How college workers use loophole to boost pay - cwan
http://seattletimes.nwsource.com/cgi-bin/PrintStory.pl?document_id=2012217904&zsection_id=2003904401&slug=retirerehire27m&date=20100626

======
gte910h
So if they were in a defined contribution plan (as in the "other plan"
mentioned in the article), they'd be able to draw on the money in that plan by
this point in their lives yet still work.

I'm not sure this is even morally questionable.

Sure, the state of Washington may have underfunded their retirement plan, but
that's poor planning, not necessarily these guys' problem.

Couple this with the fact their defined contribution plan didn't exist for
most of these people when hired, I _really_ don't see that this is a moral
problem.

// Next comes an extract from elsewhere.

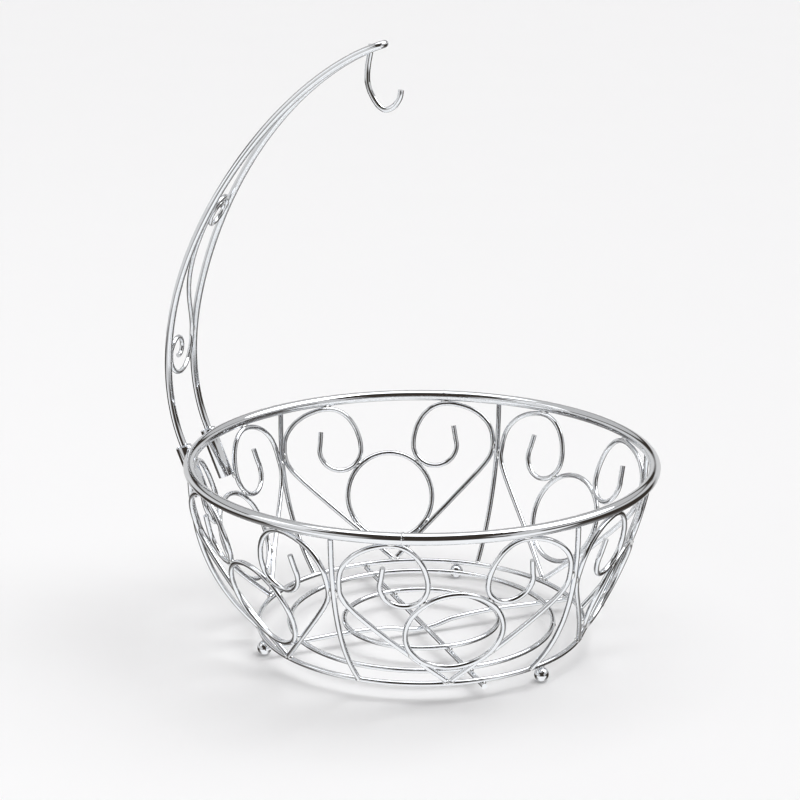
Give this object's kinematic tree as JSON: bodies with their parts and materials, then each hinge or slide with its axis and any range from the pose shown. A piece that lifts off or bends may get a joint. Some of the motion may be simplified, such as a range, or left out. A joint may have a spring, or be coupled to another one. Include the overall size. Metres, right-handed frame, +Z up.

Sure, the state may wish to change the law to make it harder to do,
but that's just changing the law to make it easier to fund the pension, it's
not a morality issue.

------
spoiledtechie
Double Dipping is a menace on tax payer dollars as well.

The same thing happens with Fire departments, Police Departments, Elected and
City workers. Its a complete mess and a huge waste on tax payer dollars. You
would be UTTERLY surprised how much of YOUR money goes into schemes like this.

We are not talking small dollars here either. For every Firefighter that does
this, we are talking over $200k over the course of the life of the pension.
Now multiply that by how many people that actually do this in one city. And
its not just the cities. Its the Counties and state officials as well. Its a
horrible thing they do, but they get away with it because there are no local
checks and balances. People(citizens) just don't care...

And don't think that this doesn't happen in your city or your county. It
happens EVERYWHERE.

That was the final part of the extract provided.